Same-Day Analysis
Renault's Net Loss Reaches 3 bil. Euro During 2009, Achieves Positive Cash Flow Target
Published: 2/11/2010
IHS Global Insight Perspective | |
Significance | Renault has seen net losses reach over 3 billion euro in 2009 as its sales fell, not helped by the tumble seen by its affiliates. However, it did achieve its target of recording a positive cash flow for the year. |
Implications | While the headline figures have shown a difficult year for the automaker, they also show the company began to claw back from this towards the end of the 2009. |
Outlook | The company looks set to build on the cost savings and cutbacks it has made during 2009 in 2010, and it set to launch a new medium-term plan next year which will no doubt build on the lessons learnt during the downturn. |
Renault has announced that its financial situation tumbled to losses during 2009, as sales have slipped as a result of the global downturn in the demand for vehicles. For the year ending 31 December 2009, the automaker reported that it had seen its sales during the year fall by 10.8% year-on-year (y/y) to 33,712 million euro (US$46,388 million), as the number of vehicles sold fell to 2.31 million units from 2.38 million units the year before (see World: 14 January 2010: Renault Global Sales Fall 3.1% Y/Y in 2009; French President to Speak with CEO on Reported Clio Move).

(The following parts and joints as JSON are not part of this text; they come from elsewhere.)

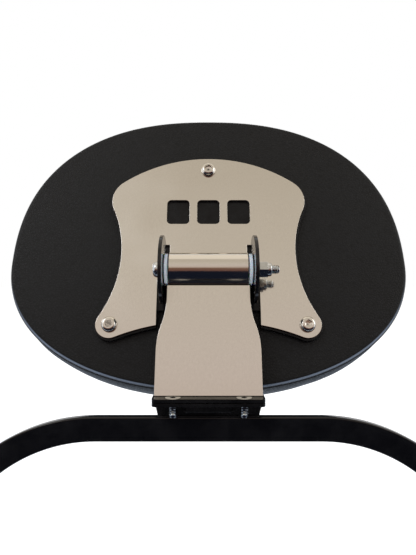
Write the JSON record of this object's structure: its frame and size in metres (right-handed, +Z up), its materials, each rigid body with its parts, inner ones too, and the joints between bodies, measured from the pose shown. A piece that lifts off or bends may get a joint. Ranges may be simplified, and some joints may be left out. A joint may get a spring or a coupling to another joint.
{
  "type": "motorcycle rider backrest",
  "caption": "Oval padded backrest on stacked steel plates, hinged by a through bolt to a flared flat arm on a flat-bar hoop with fixing lugs.",
  "frame": {"origin": "middle of the backrest's box in plan, level with the lower ends of the two fixing lugs", "axes": "+Z up; +X to the right seen from behind the backrest; the back of the pad, with the steel plates, faces -Y and the rider sits on the +Y side"},
  "size_m": [0.3112, 0.151, 0.3842],
  "materials": {
    "black_paint": "satin black powder coat",
    "polished_steel": "mirror polished stainless steel",
    "zinc": "bright zinc plate",
    "nylon": "natural nylon",
    "leatherette": "fine-grained black leatherette",
    "plywood": "bare plywood",
    "foam": "polyurethane foam"
  },
  "bodies": {
    "frame": {"hoop": "black_paint", "hoop_bracket": "black_paint", "centre_gusset": "black_paint", "foot_plate": "black_paint", "arm": "polished_steel", "hinge_barrel": "polished_steel", "left_bush": "nylon", "right_bush": "nylon", "left_bracket_screw": "zinc", "right_bracket_screw": "zinc", "left_lug": "black_paint", "right_lug": "black_paint"},
    "pad": {"cover_plate": "polished_steel", "base_plate": "black_paint", "left_ear": "black_paint", "right_ear": "black_paint", "hinge_bolt": "zinc", "bolt_washer": "zinc", "nut_washer": "zinc", "lock_nut": "zinc", "back_panel": "leatherette", "pad_board": "plywood", "pad_foam": "foam", "pad_cover": "leatherette", "top_pad_screw": "polished_steel", "left_pad_screw": "polished_steel", "right_pad_screw": "polished_steel", "top_tee_nut": "zinc", "left_tee_nut": "zinc", "right_tee_nut": "zinc"}
  },
  "joints": [
    {"name": "pad_tilt", "type": "hinge", "parent": "frame", "child": "pad", "pos_m": [0, -0.0381, 0.2666], "axis": [1, 0, 0], "range_deg": [-7, 110]}
  ]
}
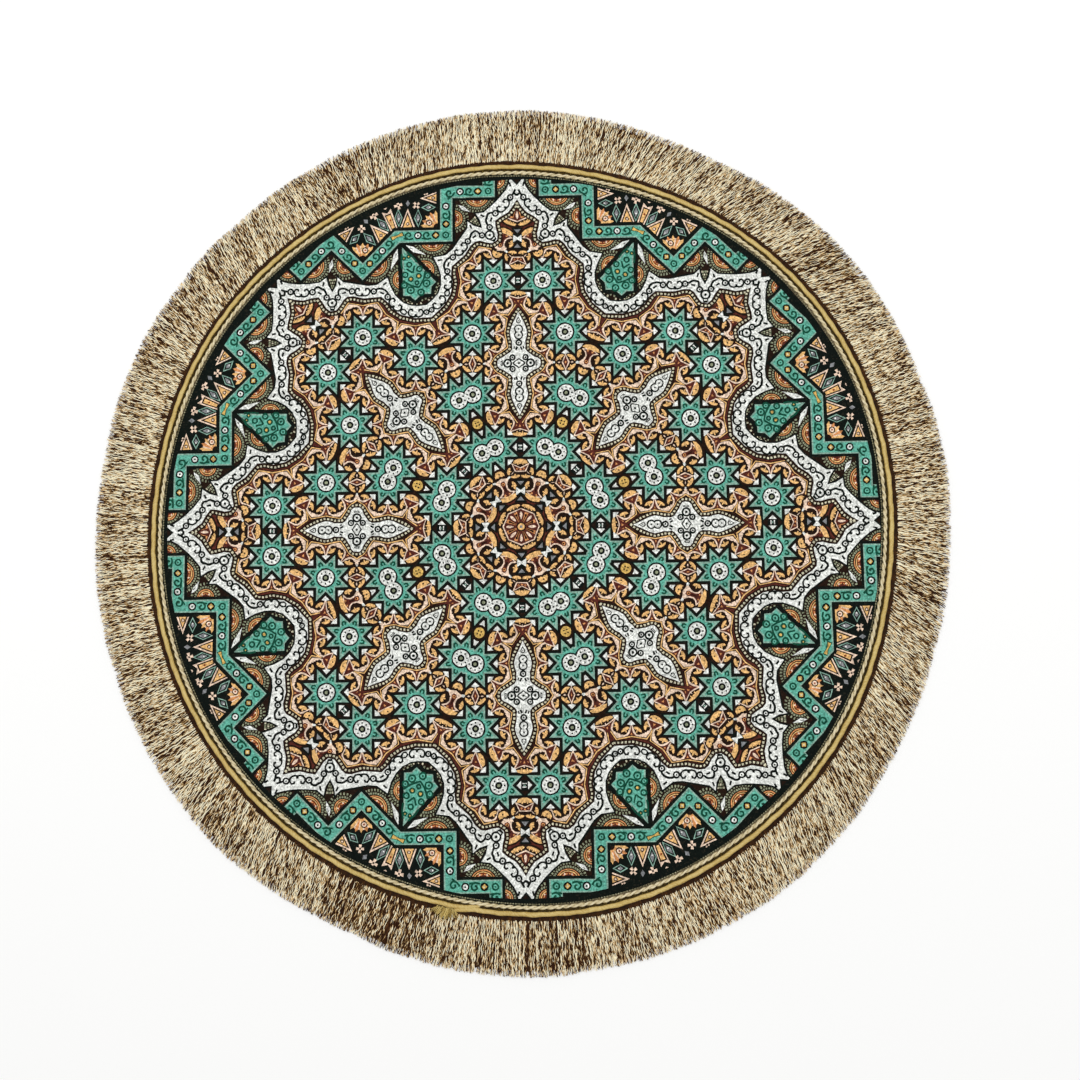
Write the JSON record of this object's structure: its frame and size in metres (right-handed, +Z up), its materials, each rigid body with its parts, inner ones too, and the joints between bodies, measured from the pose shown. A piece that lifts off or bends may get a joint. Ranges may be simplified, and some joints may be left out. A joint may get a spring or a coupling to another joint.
{
  "type": "round turkish rug",
  "caption": "Flat round woven rug with a star pattern, edged with a pale cord and a gold braid and finished with a fringe of cut yarn. It lies on a floor or a table.",
  "frame": {"origin": "middle of the rug's own box, on the surface that it lies on", "axes": "+Z up from the surface to the patterned side, +Y to the far side of the rug, +X to its right"},
  "size_m": [0.992, 1.0102, 0.0056],
  "materials": {
    "woven_ground": "flat weave, matt, with a fine rib",
    "fringe_yarn": "loose twisted yarn with a soft sheen",
    "pale_cord": "twisted cord with a soft sheen",
    "gold_braid": "satin braid"
  },
  "bodies": {
    "root": {"rug_ground": "woven_ground", "fringe": "fringe_yarn", "edge_cord": "pale_cord", "gold_braid": "gold_braid"}
  },
  "joints": []
}
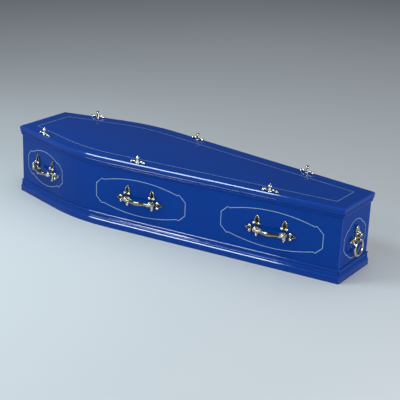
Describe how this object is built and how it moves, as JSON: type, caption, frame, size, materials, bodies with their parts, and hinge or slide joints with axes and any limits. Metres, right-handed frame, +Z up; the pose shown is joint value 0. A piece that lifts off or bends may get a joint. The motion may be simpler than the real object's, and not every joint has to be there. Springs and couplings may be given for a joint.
{
  "type": "coffin",
  "caption": "Closed coffin with curved shoulders: hollow lacquered box on a plinth moulding, lift-off lid with thumb screws, bar handles on the sides and a drop ring at each end.",
  "frame": {"origin": "on the floor under the middle of the coffin's outline, at the foot of the plinth moulding", "axes": "+X runs from the head end to the foot end, +Y to the occupant's left, +Z up"},
  "size_m": [1.9756, 0.617, 0.4053],
  "materials": {
    "blue_lacquer": "high-gloss royal blue lacquer on board, with painted gold lines",
    "pale_gold": "polished pale gold plate"
  },
  "bodies": {
    "coffin": {"base_board": "blue_lacquer", "side_board_left": "blue_lacquer", "side_board_right": "blue_lacquer", "head_board": "blue_lacquer", "foot_board": "blue_lacquer", "lid_board": "blue_lacquer", "base_moulding_left": "blue_lacquer", "base_moulding_right": "blue_lacquer", "base_moulding_head": "blue_lacquer", "base_moulding_foot": "blue_lacquer", "lid_moulding_left": "blue_lacquer", "lid_moulding_right": "blue_lacquer", "lid_moulding_head": "blue_lacquer", "lid_moulding_foot": "blue_lacquer", "lid_wreath_1": "pale_gold", "lid_wreath_2": "pale_gold", "lid_wreath_3": "pale_gold", "lid_wreath_4": "pale_gold", "lid_wreath_5": "pale_gold", "lid_wreath_6": "pale_gold", "lid_screw_1": "pale_gold", "lid_screw_2": "pale_gold", "lid_screw_3": "pale_gold", "lid_screw_4": "pale_gold", "lid_screw_5": "pale_gold", "lid_screw_6": "pale_gold", "handle_plate_right_head_a": "pale_gold", "handle_plate_right_head_b": "pale_gold", "handle_plate_right_middle_a": "pale_gold", "handle_plate_right_middle_b": "pale_gold", "handle_plate_right_foot_a": "pale_gold", "handle_plate_right_foot_b": "pale_gold", "handle_plate_left_head_a": "pale_gold", "handle_plate_left_head_b": "pale_gold", "handle_plate_left_middle_a": "pale_gold", "handle_plate_left_middle_b": "pale_gold", "handle_plate_left_foot_a": "pale_gold", "handle_plate_left_foot_b": "pale_gold", "handle_bar_right_head": "pale_gold", "handle_bar_right_middle": "pale_gold", "handle_bar_right_foot": "pale_gold", "handle_bar_left_head": "pale_gold", "handle_bar_left_middle": "pale_gold", "handle_bar_left_foot": "pale_gold", "ring_plate_head": "pale_gold", "ring_plate_foot": "pale_gold"},
    "head_ring": {"drop_ring_head": "pale_gold"},
    "foot_ring": {"drop_ring_foot": "pale_gold"}
  },
  "joints": [
    {"name": "head_ring_swing", "type": "hinge", "parent": "coffin", "child": "head_ring", "pos_m": [-0.9778, 0, 0.176], "axis": [0, 1, 0], "range_deg": [-8, 170]},
    {"name": "foot_ring_swing", "type": "hinge", "parent": "coffin", "child": "foot_ring", "pos_m": [0.9778, 0, 0.176], "axis": [0, -1, 0], "range_deg": [-8, 170]}
  ]
}
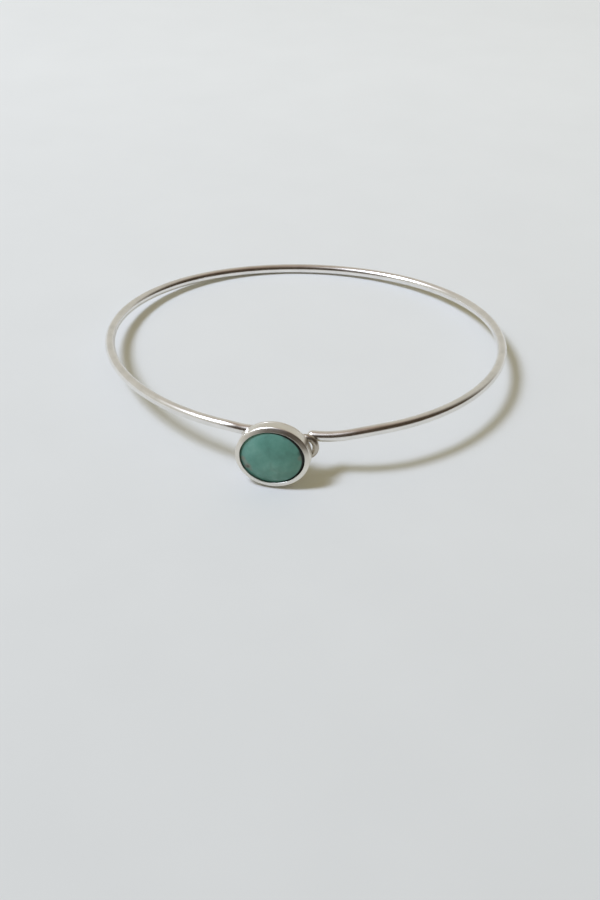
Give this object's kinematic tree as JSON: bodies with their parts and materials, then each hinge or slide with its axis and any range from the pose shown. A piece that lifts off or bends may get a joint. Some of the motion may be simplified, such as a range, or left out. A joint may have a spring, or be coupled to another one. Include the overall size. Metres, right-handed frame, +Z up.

Of this, 31,951 million euro stemmed from its vehicle operations, a fall of 10.7% y/y, while its financing operations slipped by 12% y/y to 1,761 million euro. The company also reported a fall from a positive to a negative operating margin during the year, having achieved a level -1.2% of revenues or a loss of 396 million euro, against a 0.9% operating margin equivalent to 326 million euro in 2008. Renault was pulled down by the vehicle manufacturing and sales side of the business which saw a 300-million-euro drop, affected by the depreciation of the Russian rouble, pound sterling and the Polish zloty. There was also a greater 746 million euro negative affect from the downturn in volumes and its price mix. As a result of other operating income and expenses amounting to charges of 559 million euro against 443 million euro the previous year, the automaker saw an overall operating loss of 955 million euro for the year. Renault's stakes in other vehicle manufacturers has not helped its situation on this occasion, and suffered a net loss equalling 3,068 million euro, of which 1,561 million euro came from associates including Nissan (-902 million euro), Volvo Group (-301 million euro) and AvtoVAZ (-370 million euro). This compared with a net profit of 599 million euro seen in 2008.
Renault Financials FY 2009 (Euro, mil.) | |||
FY 2009 | FY 2008 | Y/Y Change (%) | |
Sales Revenues | 33,712 | 37,792 | -10.8 |
Operating Earnings | (955) | (117) | - |
Net Income | (3,068) | 599 | - |
Despite the difficult situation that the automaker has been presented with during 2009, it announced that its vehicle manufacturing business had achieved the goal of generating a positive free cash flow during the year of 2,088 million euro. This business generated a cash flow amounting to 1,467 million euro during the year, as tangible and intangible investments were reduced from 3,385 million to 2,302 million euro and working capital requirements reduced by 2,923 million euro, with a 25% reduction in stocks. This helped it reduce the business' net debt by 2,023 million euro to 5,921 million euro.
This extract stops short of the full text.